Studio album by Dick Dale
- Released: 1994
- Recorded: 1994
- Studio: Prairie Sun Recording Studios, Cotati, California
- Genre: Surf music
- Length: 51:49
- Label: HighTone
- Producer: Scott Mathews, Dick Dale

Dick Dale chronology
| Tribal Thunder (1993) | Unknown Territory (1994) | Calling Up Spirits (1996) |

= Unknown Territory (Dick Dale album) =

Unknown Territory is a studio album by the American surf guitarist Dick Dale, released in 1994. Dale supported the album with a North American tour.

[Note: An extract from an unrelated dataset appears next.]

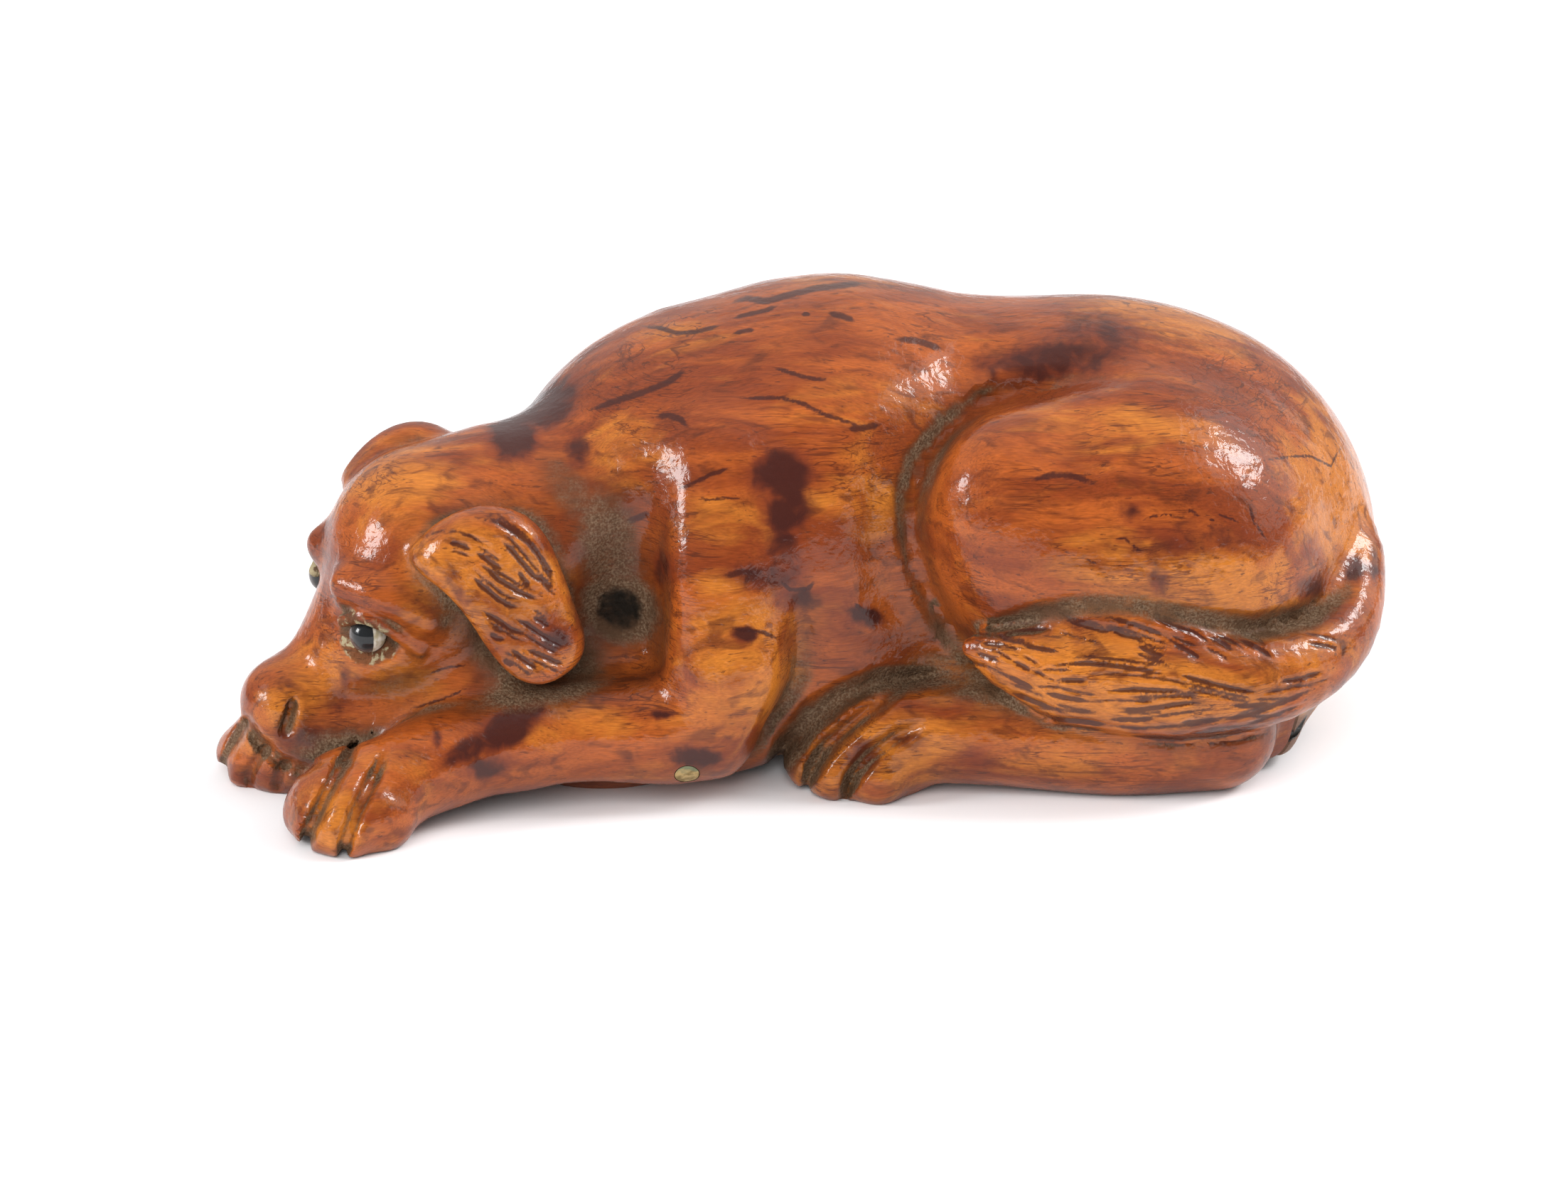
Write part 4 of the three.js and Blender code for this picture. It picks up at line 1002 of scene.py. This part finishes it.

The cover of "Ring of Fire" was a tribute to Dale's childhood love of country music.

==Critical reception==

The Chicago Tribune wrote that "the extravagance of [Dale's] embroiderings suggesting jazz even as the savagery of his attack is rock incarnate." The Los Angeles Times opined that "the album's prime stuff is defined less by speed than by its sexy swagger ... 'F Groove' offers slow, heavy rock that is truly low-down and mean." The News Tribune determined that "Hava Nagila" "sounds like the Ramones picked up a B'nai Brith songbook."

Professional ratings
Review scores
| Source | Rating |
| AllMusic |  |
| Chicago Tribune |  |
| The Encyclopedia of Popular Music |  |
| Los Angeles Times |  |

== Track listing ==
All tracks composed by Dick Dale, except where indicated.
1. "Scalped" - 4:05
2. "Mexico" (Boudleaux Bryant) - 3:05
3. "F Groove" - 4:26
4. "Terra Dicktyl" - 3:11
5. "Take It or Leave It" - 4:27
6. "Ghost Riders in the Sky" (Stan Jones) - 3:16
7. "Fish Taco" - 2:39
8. "California Sun" (Henry Glover) - 3:16
9. "Maria Elena" - 4:19
10. "Hava Nagila" (traditional) - 4:00
11. "The Beast" - 3:09
12. "Unknown Territory" - 7:55
13. "Ring of Fire" (Merle Kilgore, June Carter) - 3:31

== Personnel ==
Musicians
- Dick Dale - guitar, vocals
- Ron Eglit - bass guitar, 6 string bass
- Scott Mathews - drums, percussion
- Prairie Prince - drums, percussion
- Tribe Vibe (Scott Mathews, Dick Dale, Prairie Prince, Morgan Raimond, Joe Marquez) - chants
- Huey Lewis - harmonica on "Ghost Riders in the Sky" and "F Groove"

Technical personnel
- Allen Sudduth - engineering, mixing
- Shawn Michael Morris, Joe Marquez - assistant engineers
- Marc Senasac - mastering (Rocket Lab, San Francisco)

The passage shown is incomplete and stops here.